Since this is a sacred place, I advise you to maintain tranquility with respect to the place. During my visit, I took the opportunity to self-reflect and meditate while viewing the magical scenery surrounding me. Take this opportunity to unwind and know more about yourself.
14. A Balloon Expedition
This was a tedious experience at first as I had to get up before the first light for this one. However, the experience of soaring above the impressive landscape of Sedona and the surrounding region in a hot air balloon is a unique experience. The memory is still vivid in my head.
Dawn is a quiet time and is quieter still in your hot air balloon.

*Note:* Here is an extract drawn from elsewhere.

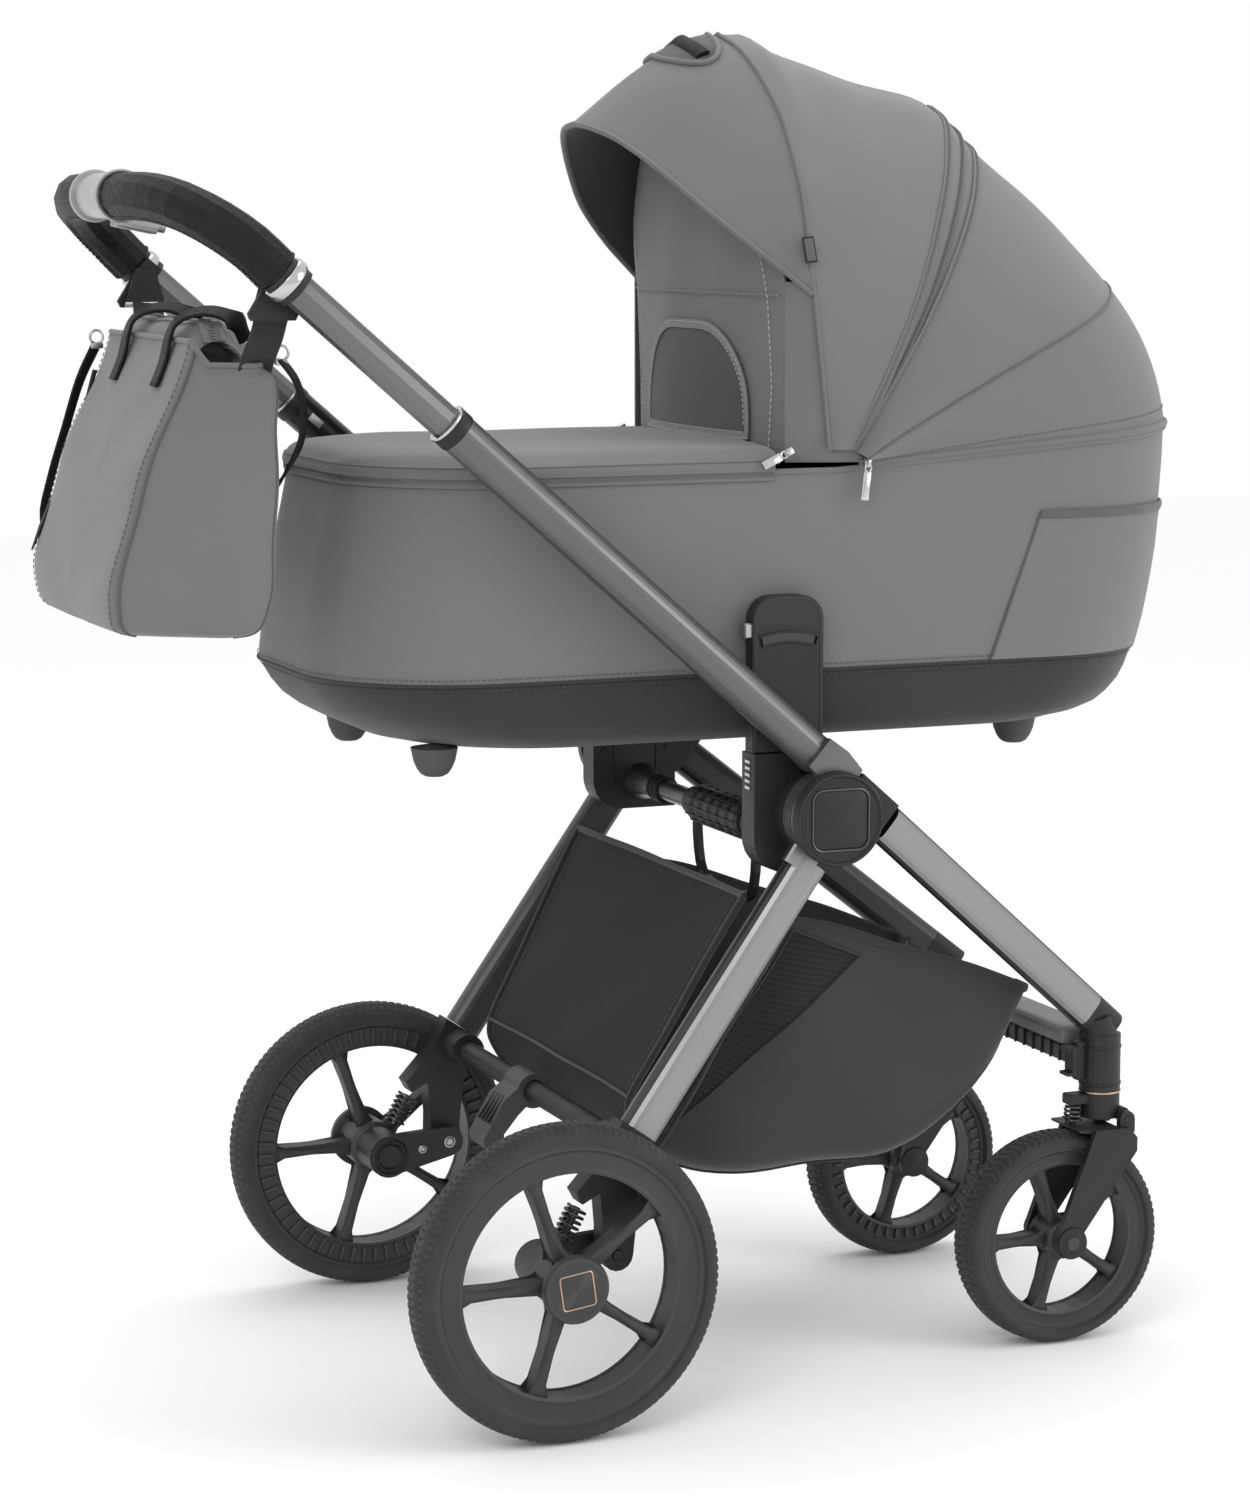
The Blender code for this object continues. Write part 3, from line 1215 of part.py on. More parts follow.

Typically, you will be one of six or seven passengers, and if you are already in a group of that size, you will have the balloon to yourselves.
Get a birds-eye view of the places that you might already have visited, or look out for the ones you intend to see later in your holiday.
15. Montezuma Castle National Monument
Less than an hour south of Sedona, you will find the Montezuma Castle National Monument, named after the Aztec Emperor, who was not even born when the buildings were constructed. The 20 rooms were made of mud and stone and were home to the Sinagua people between the 12th and 15th centuries.
This is the best-preserved site of its kind in the region, and visitors can hike a short trail to reach the site. Visiting Montezuma Castle gave me an insight into the culture of the people who once lived there. It felt like time travel with valuables lessons to take back home.